B. Teaching Topics (Including Examples):

 

Introduction to Predictive Analytics

1)    Understand predictive models, supervised and unsupervised learning, and data mining and machining concepts and use cases. [App F-K-15(1)] [45 min]

2)    Learn the process for conducting predictive analytics step by step.

     [App F-K-15(1, 2)] [45min]

3)  Learn the different types of predictive models and business backgrounds.

[App F-K-11(1, 2)] [App F-S-12(1, 2)] [45 min]

4) Normality test, the test of Homogeneity of Variances, and Transformation [App F-S-11(1,3)] [App F-S-11(1, 3, 4)] [120 min]
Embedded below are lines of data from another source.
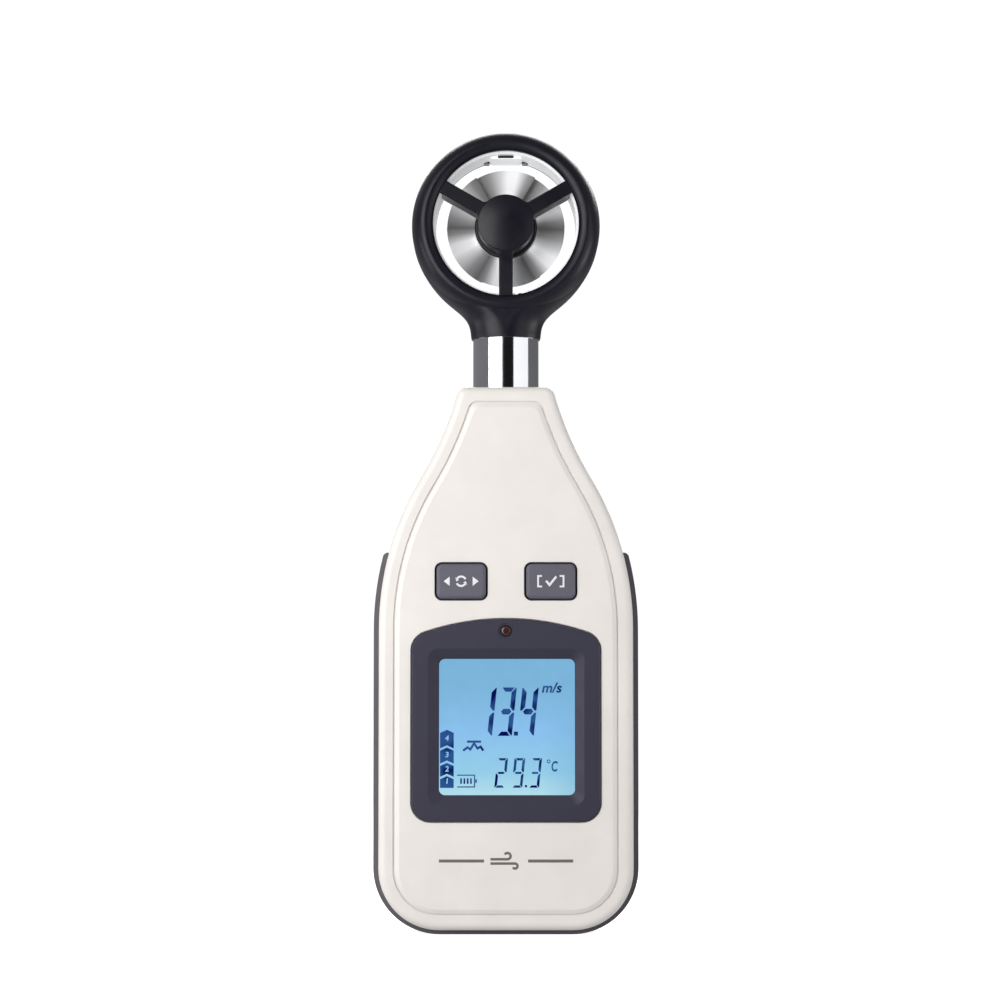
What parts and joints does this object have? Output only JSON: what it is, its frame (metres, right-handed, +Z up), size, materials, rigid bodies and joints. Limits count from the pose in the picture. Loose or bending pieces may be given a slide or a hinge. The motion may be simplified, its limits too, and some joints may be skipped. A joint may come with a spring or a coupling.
{
  "type": "handheld weather meter",
  "caption": "Pocket vane anemometer that shows wind speed and air temperature: lit display, two keys, and a round head with a spinning vane wheel on a short chrome neck.",
  "frame": {"origin": "middle of the foot that the meter stands on, centred in width and depth", "axes": "+Z up along the meter towards the head, -Y out of the display, +X to the right seen from the front"},
  "size_m": [0.0536, 0.022, 0.1632],
  "materials": {
    "case_cream": "satin cream ABS",
    "grip_dark": "matte dark grey overmould",
    "bezel_dark": "satin dark grey ABS",
    "window_clear": "clear acrylic",
    "lcd_blue": "display cell lit blue from behind",
    "diffuser": "light guide, lit",
    "strip_rubber": "striped silicone",
    "white_plastic": "moulded white",
    "lens_red": "dark red, unlit",
    "led_clear": "tinted epoxy",
    "key_grey": "satin grey silicone",
    "switch_black": "moulded",
    "board_green": "solder mask over glass epoxy",
    "chip_black": "moulded epoxy",
    "parts_metal": "plated",
    "tray_black": "moulded",
    "contact_metal": "nickel plated",
    "cell_can": "printed sleeve",
    "insert_brass": "machined",
    "screw_steel": "zinc plated",
    "head_black": "satin black ABS",
    "guard_black": "satin black ABS",
    "liner_pale": "moulded pale grey",
    "jewel": "synthetic ruby",
    "vane_silver": "turned and lacquered",
    "vane_black": "moulded",
    "bead_black": "epoxy bead",
    "lead_black": "PVC sheath",
    "tube_chrome": "polished",
    "lcd_ink": "dark display segments",
    "print_white": "pad print",
    "print_grey": "pad print"
  },
  "bodies": {
    "case": {"front_cover": "case_cream", "rear_cover": "case_cream", "rear_grip": "grip_dark", "display_bezel": "bezel_dark", "display_window": "window_clear", "lcd_glass": "lcd_blue", "lcd_backlight": "diffuser", "lcd_connector": "strip_rubber", "lcd_holder": "white_plastic", "indicator_lens": "lens_red", "indicator_led": "led_clear", "mode_switch": "switch_black", "set_switch": "switch_black", "main_board": "board_green", "sensor_board": "board_green", "processor": "chip_black", "board_parts": "parts_metal", "head_connector": "white_plastic", "battery_tray": "tray_black", "battery_springs": "contact_metal", "battery_plates": "contact_metal", "battery_cell_1": "cell_can", "battery_cell_2": "cell_can", "battery_cell_3": "cell_can", "tripod_insert": "insert_brass", "case_screws": "screw_steel", "head_ring": "head_black", "front_guard": "guard_black", "hub_cap": "guard_black", "rear_guard": "guard_black", "duct_liner": "liner_pale", "front_jewel": "jewel", "rear_jewel": "jewel", "thermistor": "bead_black", "speed_sensor": "chip_black", "head_lead": "lead_black", "neck_tube": "tube_chrome", "neck_collar": "tray_black"},
    "vane_wheel": {"vane_blades": "vane_silver", "vane_hub": "vane_black", "vane_shaft": "screw_steel"},
    "mode_key": {"mode_button": "key_grey", "mode_plunger": "switch_black"},
    "set_key": {"set_button": "key_grey", "set_plunger": "switch_black"},
    "door": {"battery_door": "case_cream"}
  },
  "joints": [
    {"name": "vane_spin", "type": "hinge", "parent": "case", "child": "vane_wheel", "pos_m": [0, 0.002, 0.14395], "axis": [0, 1, 0], "continuous": true},
    {"name": "mode_press", "type": "slide", "parent": "case", "child": "mode_key", "axis": [0, 1, 0], "range_m": [0, 0.0005], "stiffness_N_per_m": 2000},
    {"name": "set_press", "type": "slide", "parent": "case", "child": "set_key", "axis": [0, 1, 0], "range_m": [0, 0.0005], "stiffness_N_per_m": 2000},
    {"name": "door_open", "type": "hinge", "parent": "case", "child": "door", "pos_m": [0, 0.0097, 0.0139], "axis": [-1, 0, 0], "range_deg": [0, 90]}
  ]
}
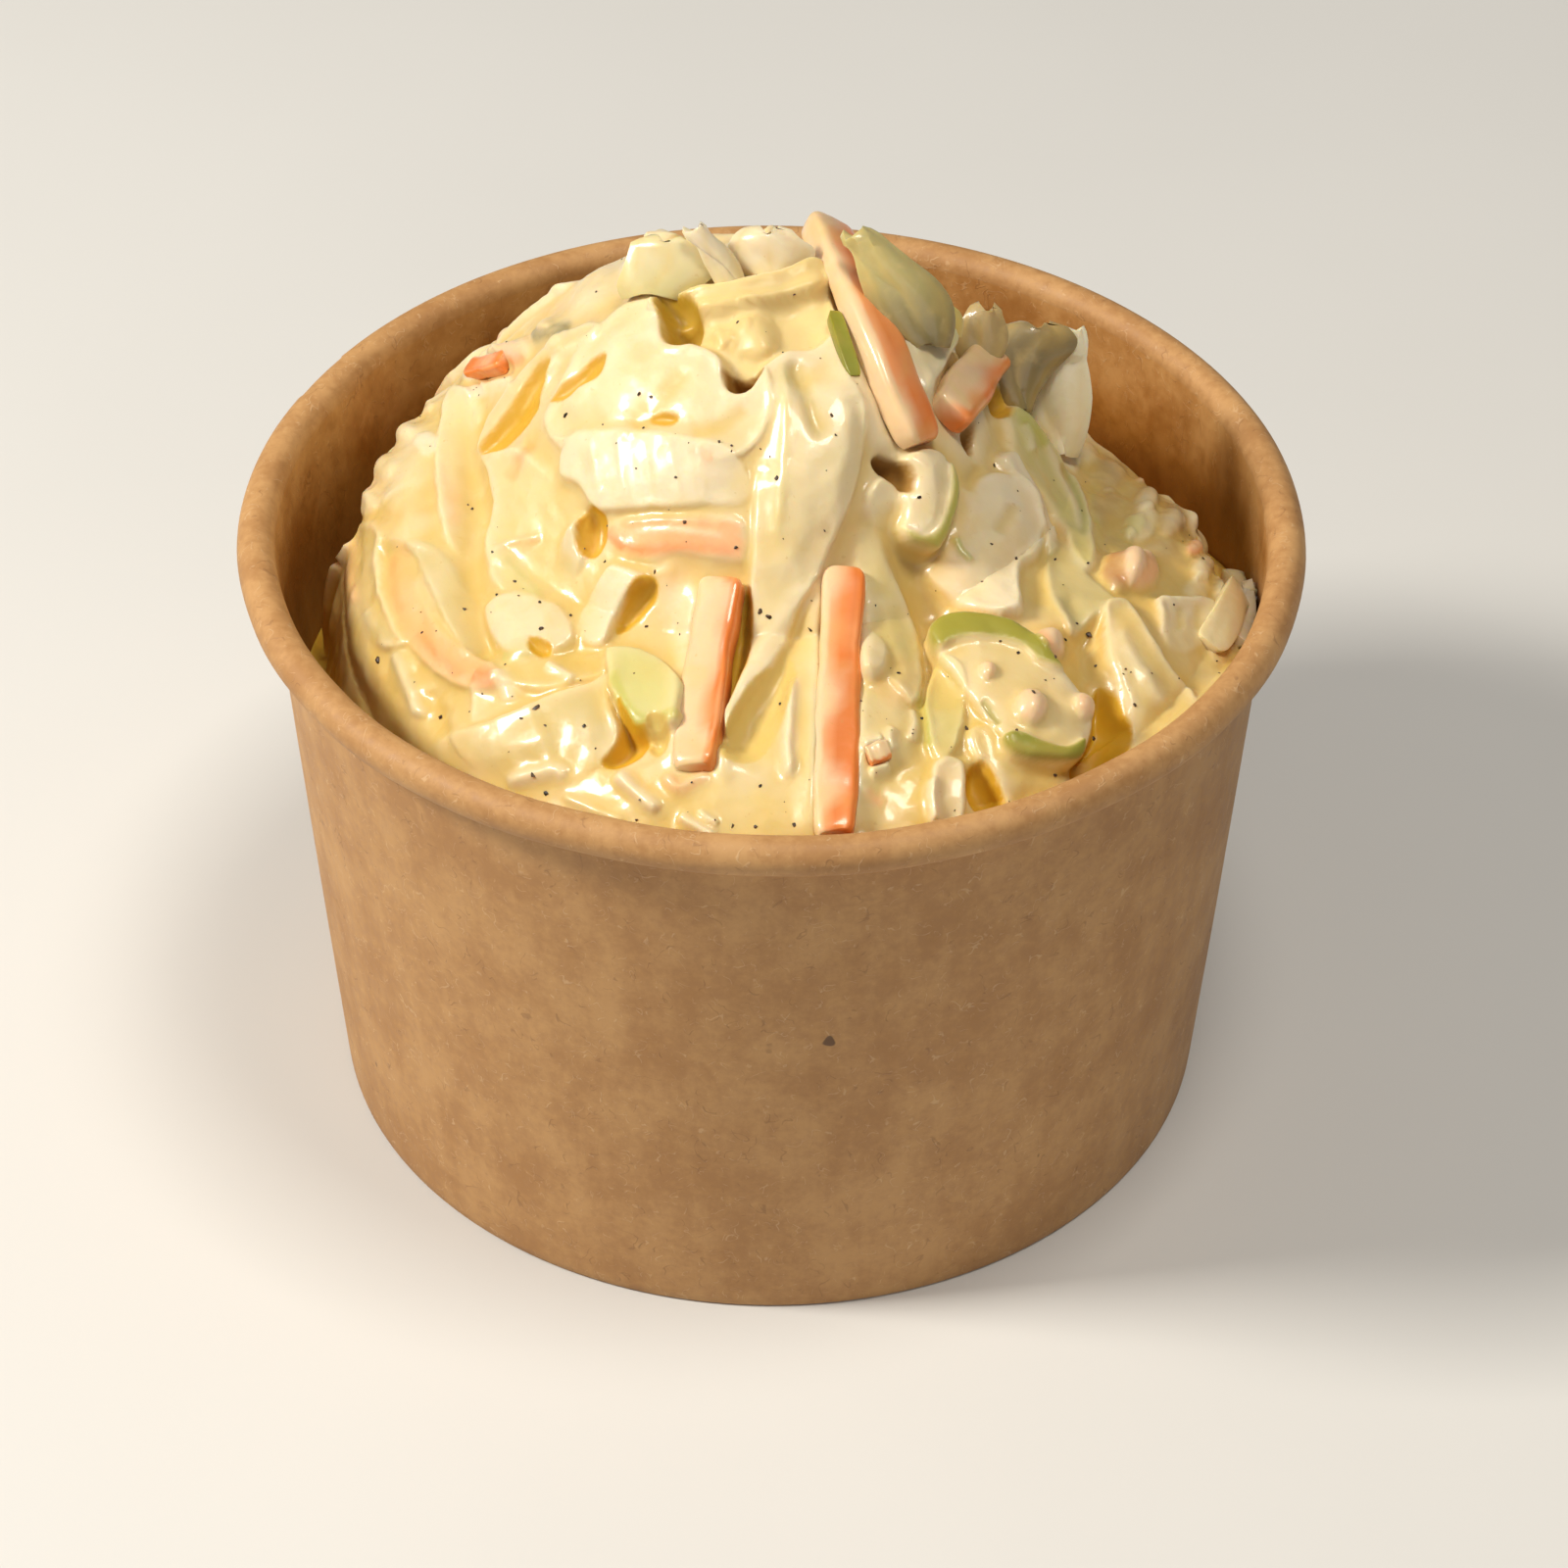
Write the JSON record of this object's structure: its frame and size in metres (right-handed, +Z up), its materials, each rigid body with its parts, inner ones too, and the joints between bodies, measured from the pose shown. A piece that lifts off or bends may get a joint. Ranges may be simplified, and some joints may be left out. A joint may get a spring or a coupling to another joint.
{
  "type": "coleslaw in a paper cup",
  "caption": "Creamy coleslaw heaped above the rim of a tapered brown kraft paper cup, with carrot, celery and cabbage showing.",
  "frame": {"origin": "centre of the cup's foot, on the surface it stands on", "axes": "+Z up along the cup's axis, -Y towards the side seen in the picture"},
  "size_m": [0.09, 0.09, 0.0767],
  "materials": {
    "kraft_wall": "matte",
    "kraft_base": "matte",
    "dressed_slaw": "satin"
  },
  "bodies": {
    "root": {"cup_wall": "kraft_wall", "cup_base": "kraft_base", "slaw": "dressed_slaw"}
  },
  "joints": []
}
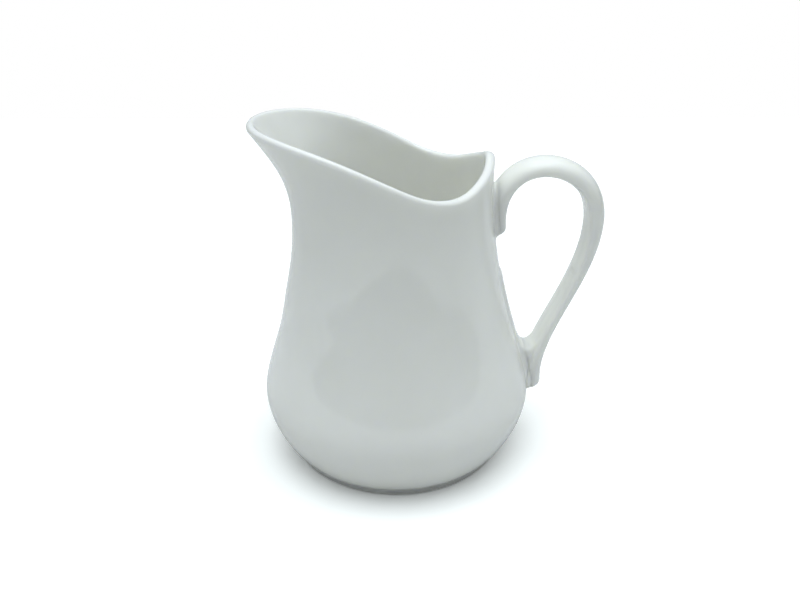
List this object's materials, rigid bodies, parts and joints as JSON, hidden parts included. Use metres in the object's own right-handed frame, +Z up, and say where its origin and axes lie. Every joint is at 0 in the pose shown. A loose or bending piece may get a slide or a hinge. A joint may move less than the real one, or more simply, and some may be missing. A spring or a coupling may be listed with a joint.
{
  "type": "ceramic pitcher",
  "caption": "White glazed porcelain pitcher with a rounded belly, a lip that sweeps up into a flared spout, and a looped strap handle.",
  "frame": {"origin": "on the resting plane, in the middle of the overall footprint of body, spout and handle; the vessel's own axis is at x = -13.95 mm, y = 0", "axes": "+Z up out of the mouth, +X towards the handle, -X towards the spout, Y across; the plane y = 0 is the mirror plane"},
  "size_m": [0.1478, 0.12, 0.1501],
  "materials": {
    "body_glaze": "clear glossy glaze over white porcelain",
    "handle_glaze": "clear glossy glaze over white porcelain",
    "joint_glaze": "glossy glaze pooled a little thicker in the joint",
    "bare_porcelain": "unglazed, fine matt, slightly warm white"
  },
  "bodies": {
    "root": {"body_shell": "body_glaze", "foot_ring": "bare_porcelain", "handle": "handle_glaze", "upper_slip_joint": "joint_glaze", "lower_slip_joint": "joint_glaze"}
  },
  "joints": []
}
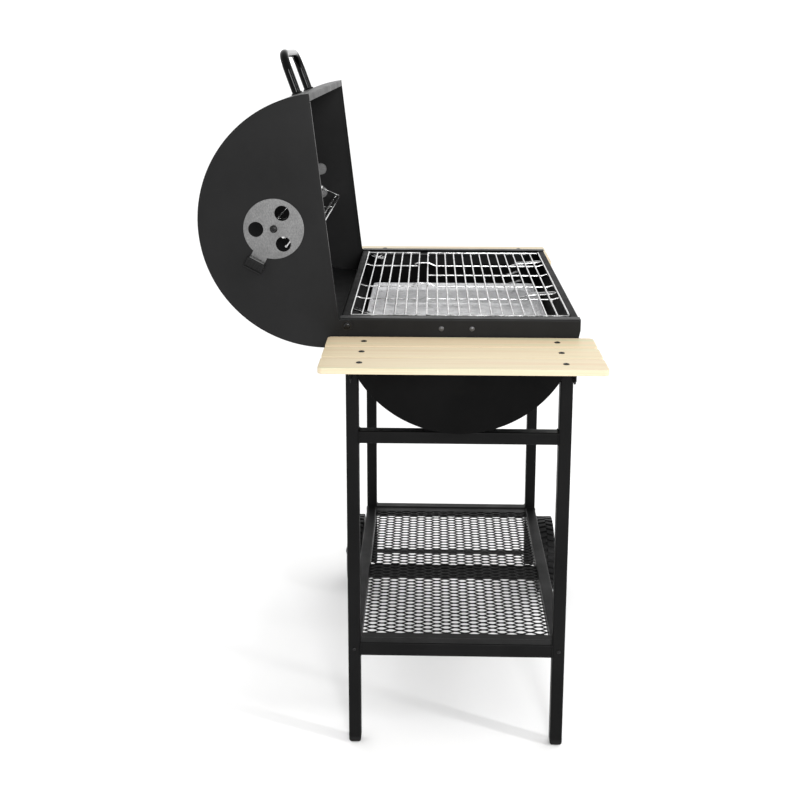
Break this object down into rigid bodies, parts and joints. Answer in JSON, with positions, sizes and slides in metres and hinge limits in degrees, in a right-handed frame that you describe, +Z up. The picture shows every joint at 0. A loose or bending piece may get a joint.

5)  Classroom exercises [45 min]

      5) Homework exercises [300 minutes]


 

Understand predictive models, supervised and unsupervised learning, and data mining and machining concepts and use cases. [App F-K-15(1)] [45 min]

 

The ultimate goal of analytics solutions is to give improved decision support so that humans can make better judgments with the help of relevant data. There are five different sorts of decision support capabilities, each of which is used to answer different types of questions:

      Planning analytics: What is our plan?

      Descriptive analytics: What happened?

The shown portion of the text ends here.